*What this task involves*.
Print the lines beginning with the one that contains "Reconstruct the object" and ending with the one that contains "mm round cable.", exactly, both included, and no other lines.

*Supplied material*.
·····

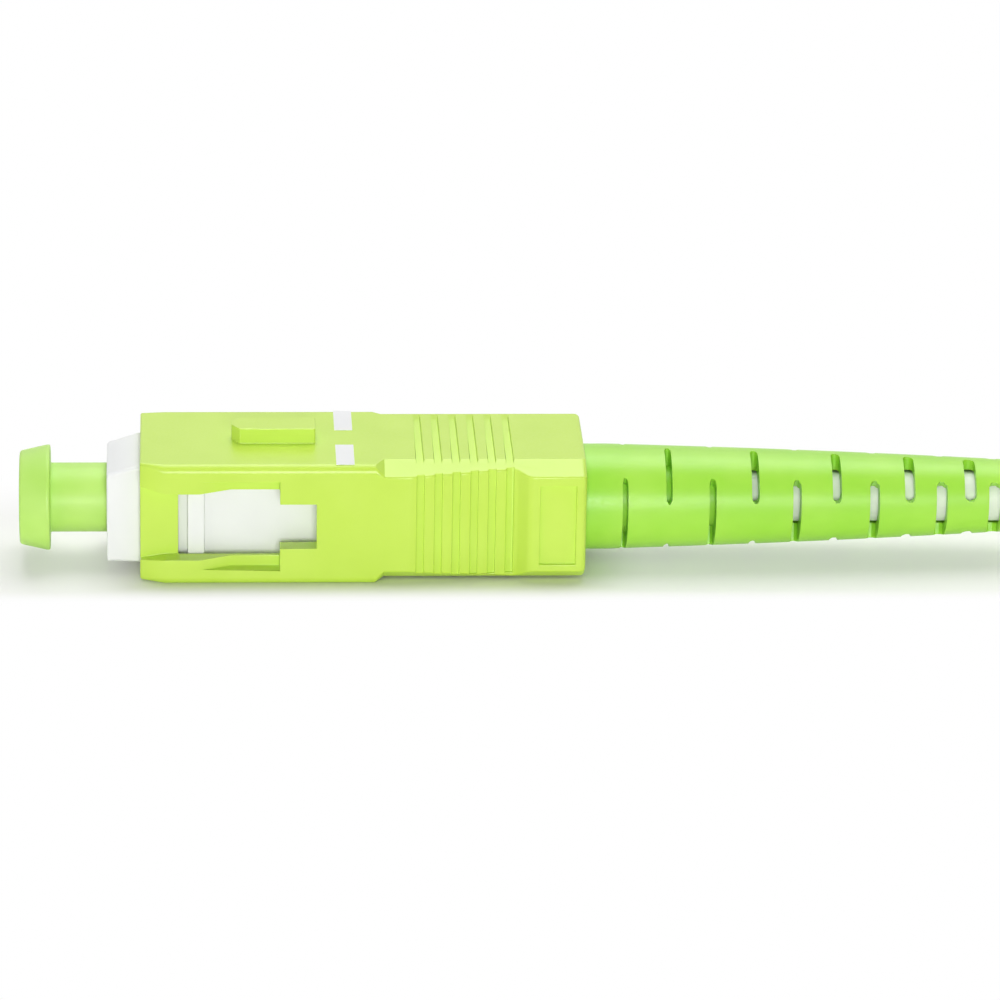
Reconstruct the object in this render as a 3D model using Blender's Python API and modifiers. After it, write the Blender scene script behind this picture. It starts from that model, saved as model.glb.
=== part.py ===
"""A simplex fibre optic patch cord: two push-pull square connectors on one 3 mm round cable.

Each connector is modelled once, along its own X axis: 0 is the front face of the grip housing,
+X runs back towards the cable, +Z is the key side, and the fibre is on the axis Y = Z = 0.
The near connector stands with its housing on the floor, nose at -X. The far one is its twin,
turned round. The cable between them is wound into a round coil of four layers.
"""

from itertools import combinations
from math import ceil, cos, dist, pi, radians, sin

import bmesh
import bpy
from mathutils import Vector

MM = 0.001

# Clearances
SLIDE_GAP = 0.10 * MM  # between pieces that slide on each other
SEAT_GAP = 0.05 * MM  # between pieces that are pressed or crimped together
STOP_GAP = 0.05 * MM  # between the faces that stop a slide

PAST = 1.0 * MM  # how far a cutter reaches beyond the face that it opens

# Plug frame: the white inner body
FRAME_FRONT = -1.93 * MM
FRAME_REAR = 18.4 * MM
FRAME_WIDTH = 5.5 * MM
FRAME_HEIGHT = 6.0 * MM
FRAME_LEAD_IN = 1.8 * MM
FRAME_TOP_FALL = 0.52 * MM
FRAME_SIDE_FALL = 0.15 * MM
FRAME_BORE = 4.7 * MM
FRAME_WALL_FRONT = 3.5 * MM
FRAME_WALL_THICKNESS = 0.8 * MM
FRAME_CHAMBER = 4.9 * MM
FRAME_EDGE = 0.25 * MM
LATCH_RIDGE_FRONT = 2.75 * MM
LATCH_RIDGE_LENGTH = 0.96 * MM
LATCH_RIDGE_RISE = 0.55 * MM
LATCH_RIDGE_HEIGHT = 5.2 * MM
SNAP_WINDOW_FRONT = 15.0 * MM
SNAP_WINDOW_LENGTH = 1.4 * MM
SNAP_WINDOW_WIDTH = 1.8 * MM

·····

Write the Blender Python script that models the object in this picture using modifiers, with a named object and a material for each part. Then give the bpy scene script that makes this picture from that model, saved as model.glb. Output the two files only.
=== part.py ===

·····

*Answer in full*.
Reconstruct the object in this render as a 3D model using Blender's Python API and modifiers. After it, write the Blender scene script behind this picture. It starts from that model, saved as model.glb.
=== part.py ===
"""A simplex fibre optic patch cord: two push-pull square connectors on one 3 mm round cable.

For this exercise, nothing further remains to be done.